Rask got his 30th career shutout. He’s 7-0-2 with a 1.36 goals against and three shutouts in his last nine starts, but credited a lot of it to how the team is playing in front of him.
“When we play our system it’s very helpful for a goalie,” he said. “Today they had a lot of shots again, but they kept them to the outside. When we do that, it’s helpful to a win.”
Max Talbot and Ryan Spooner also scored to help the Bruins improve to 5-0-1 in their last six meetings with the Penguins. Boston is also 9-1-3 in its last 13 games overall.
Pittsburgh backup goalie Jeff Zatkoff had 26 saves as the Penguins lost for the seventh time in nine games (2-4-3). Top goalie Marc-Andre Fleury, who started 25 of the first 29, is expected to miss 1-to-2 weeks with a concussion.
Sullivan replaced fired coach Mike Johnston on Saturday, and Pittsburgh lost 4-1 to Washington in his debut Monday.
“Well, I think we are getting some chances, we are generating some chances,” Sullivan said. “For me, what I see is we have to do a better job playing smarter. I think we are playing hard. I think our energy is there. I think our effort is there.”
Penguins star center Sidney Crosby said the team had chances, but didn’t have luck — kind of like his season, too.

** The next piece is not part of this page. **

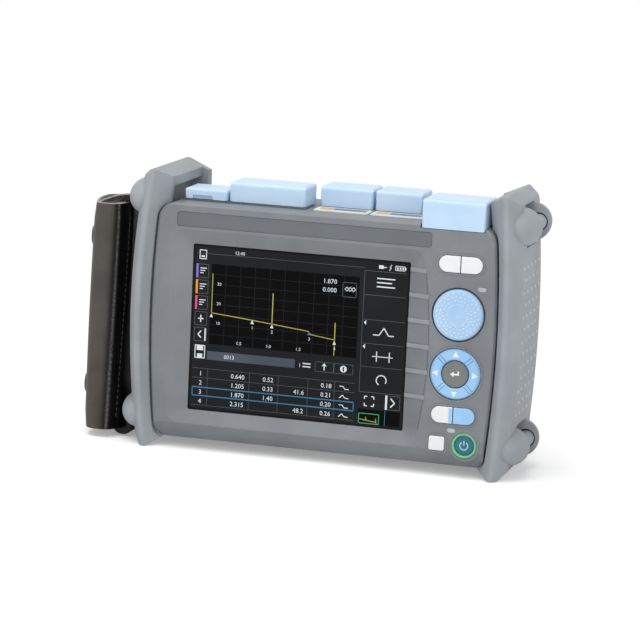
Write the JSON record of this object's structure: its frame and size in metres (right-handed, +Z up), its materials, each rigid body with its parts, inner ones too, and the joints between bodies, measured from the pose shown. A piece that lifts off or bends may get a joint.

“I mean, yeah, we hit a couple crossbars, but teams hit crossbars and they score different ways, too,” he said. “That’s totally on us to find ways to score goals and it might have to be ugly ones until we start to get some bounces.”
Struggling through a season that had them in 11th in the Eastern Conference coming in, the Penguins were looking for a spark after they fired Johnston.